■ WHAT THIS TASK INVOLVES
Which lines hold the word "right"? Copy each of them from the material.

■ SUPPLIED INFORMATION
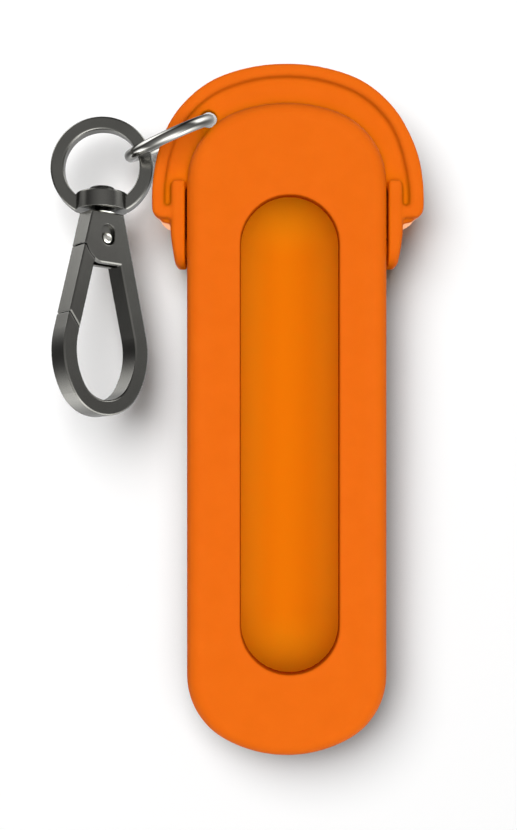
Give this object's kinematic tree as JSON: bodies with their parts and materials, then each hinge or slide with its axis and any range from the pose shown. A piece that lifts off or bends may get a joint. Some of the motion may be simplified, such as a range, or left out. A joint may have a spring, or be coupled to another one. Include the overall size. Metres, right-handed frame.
{
  "type": "silicone carry sleeve",
  "caption": "Open-fronted silicone sleeve with a hinged hood, a jump ring and a swivel snap hook for carrying a small slim training tool.",
  "frame": {"origin": "centre of the sleeve's flat back face", "axes": "+Z out of the open front, +Y along the sleeve towards the hood, +X to the right seen from the front"},
  "size_m": [0.0582, 0.108, 0.0174],
  "materials": {
    "orange_silicone": "satin moulded silicone",
    "polished_ring": "polished dark nickel",
    "gunmetal": "satin gunmetal plating",
    "polished_pin": "polished nickel rivet",
    "spring_steel": "drawn wire"
  },
  "bodies": {
    "sleeve": {"sleeve_body": "orange_silicone"},
    "hood": {"hood": "orange_silicone"},
    "ring": {"jump_ring": "polished_ring"},
    "eye": {"swivel_eye": "gunmetal"},
    "hook": {"hook_frame": "gunmetal", "swivel_post": "gunmetal", "gate_pin": "polished_pin", "gate_spring": "spring_steel"},
    "gate": {"gate": "gunmetal"}
  },
  "joints": [
    {"name": "hood_flip", "type": "hinge", "parent": "sleeve", "child": "hood", "pos_m": [0, 0.0286, 0.006], "axis": [-1, 0, 0], "range_deg": [0, 110]},
    {"name": "ring_turn", "type": "hinge", "parent": "hood", "child": "ring", "pos_m": [-0.01847, 0.04585, 0.00835], "axis": [-0.4143, 0.8966, 0.1564], "range_deg": [-60, 0]},
    {"name": "eye_swing", "type": "hinge", "parent": "ring", "child": "eye", "pos_m": [-0.02465, 0.043, 0.00835], "axis": [0.0656, -0.142, 0.9877], "range_deg": [-60, 0]},
    {"name": "hook_swivel", "type": "hinge", "parent": "eye", "child": "hook", "pos_m": [-0.02905, 0.0411, 0.0085], "axis": [0, -0.9962, 0.0872], "continuous": true},
    {"name": "gate_open", "type": "hinge", "parent": "hook", "child": "gate", "pos_m": [-0.02905, 0.02964, 0.0095], "axis": [0.6428, 0.0668, 0.7631], "range_deg": [0, 20], "stiffness_Nm_per_rad": 0.01, "springref_deg": -20.05, "deforming": ["gate_spring"]}
  ]
}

■ WRITTEN REPLY
Give this object's kinematic tree as JSON: bodies with their parts and materials, then each hinge or slide with its axis and any range from the pose shown. A piece that lifts off or bends may get a joint. Some of the motion may be simplified, such as a range, or left out. A joint may have a spring, or be coupled to another one. Include the overall size. Metres, right-handed frame.
  "frame": {"origin": "centre of the sleeve's flat back face", "axes": "+Z out of the open front, +Y along the sleeve towards the hood, +X to the right seen from the front"},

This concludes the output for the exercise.